In fact, the state Supreme Court found in Noon v. Mironski (1910) that 'during the existence of a lease a lessee is for all general purposes the owner of the demised premises.' In other words, tenants have the same property rights over their own units that their landlords have over the building in which the unit is leased.

In Aldrich v. Olson (1975), a Washington appellate court found that when a landlord restricts the tenant's free speech use of premises within the tenant's exclusive possession - including the walls, windows, and doors of the tenant's unit - the tenant may sue the landlord for 'breach of the covenant of quiet enjoyment, a covenant implicit within all residential lease agreements.'

Lobsenz and Swanson also argue that a tenant even has the right to post signs in the common areas of the apartment building. While the landlord may regulate the use of common areas, they say, the landlord may not completely deny the tenant the ability to put common areas of the building to 'lawful use,' which under Washington law would include political speech, writing, and publication.

THE BOTTOM LINE
Even when a tenant voluntarily and with full knowledge signs a lease that contains restrictions on signage, courts need not uphold those provisions if they contravene important public policies.

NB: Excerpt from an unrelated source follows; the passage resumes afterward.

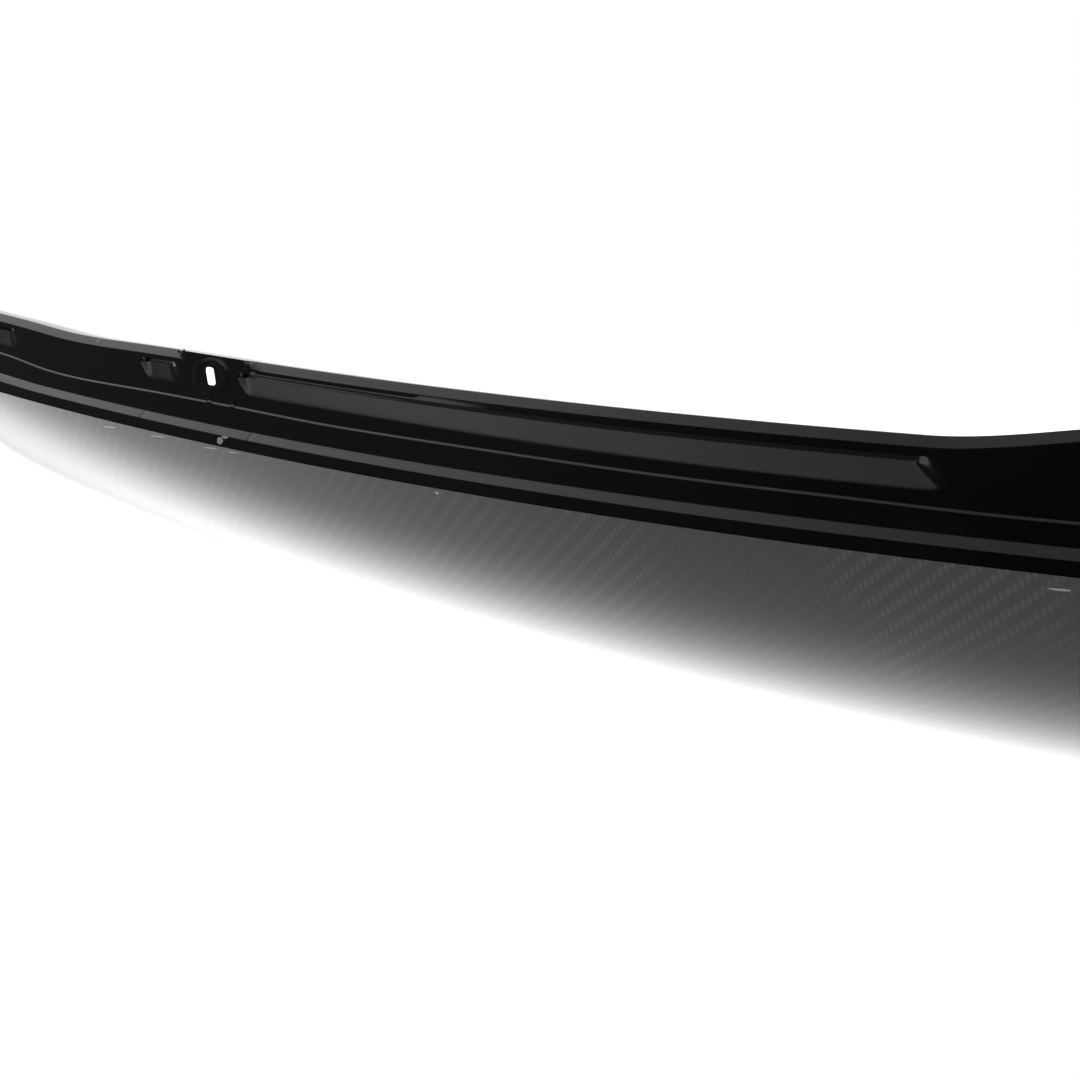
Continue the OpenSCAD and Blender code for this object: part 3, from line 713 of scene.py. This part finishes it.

One of those policies is the unrestricted use of one's own property - in this case, the tenant's unrestricted use of his or her own unit, in which his or her property rights are superior to those of the landlord. Another policy that comes into play is the state's interest in free political expression and maximum public participation in political discourse.

The conclusion is clear: Go ahead and put up that Approve R-74 sign. It's your right.